What is claimed is:
1. A device for the electronic adjustment of hosiery tension in circular textile machines, comprising: a carriage; actuation means for moving said carriage so as to perform a translatory motion along an axis which is parallel to a diametrical axis of said circular textile machine; at least one transducer supported at said carriage; a hosiery advancement device to which said transducer is connected, said transducer being adapted to detect a contrasting force due to an advancement of a hosiery item being woven; and controller means for processing information related to said contrasting force and emitting a speed signal for said actuation means, in order to adjust a movement speed of said carriage in contrast with said contrasting force.
2. The device of claim 1, further comprising: a guiding element; and movement means to which said carriage is connected, said movement means being actuated by said actuation means in an actuation direction so as to perform a translatory motion along said guiding element, which is arranged substantially parallel to the diametrical axis of said circular machine and to the actuation direction of said movement means.
3. The device of claim 1, wherein said transducer is a load cell.
4. The device of claim 2, wherein said movement means comprise a belt, which is actuated by said actuation means.
5. The device of claim 2, further comprising a signal amplifier means for amplifying a signal emitted by said transducer, said signal amplifier means being arranged in a feedback configuration between said transducer and said controller means.
6. The device of claim 5, wherein said controller means are provided so as to receive in input a reference force signal and to compare said reference force signal with a signal emitted in output by said amplifier means.

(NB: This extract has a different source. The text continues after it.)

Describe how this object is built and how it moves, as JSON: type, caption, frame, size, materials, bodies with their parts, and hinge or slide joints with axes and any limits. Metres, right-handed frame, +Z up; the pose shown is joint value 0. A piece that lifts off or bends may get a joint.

7. The device of claim 6, wherein said actuation means comprises an electric motor.
8. The device of claim 6, wherein said electric motor is a stepper motor.
9. The device of claim 6, wherein said electric motor is a brushless motor.
10. The device of claim 6, wherein said transducer is provided so as to emit in output an electric signal which is proportional to a force applied thereto, said electric signal being sent to said signal amplifier means.
11. The device of claim 10, wherein said controller means comprises conversion means for analogdigital conversion of said signal emitted in output by said signal amplifier means, and sampling means for sampling said signal.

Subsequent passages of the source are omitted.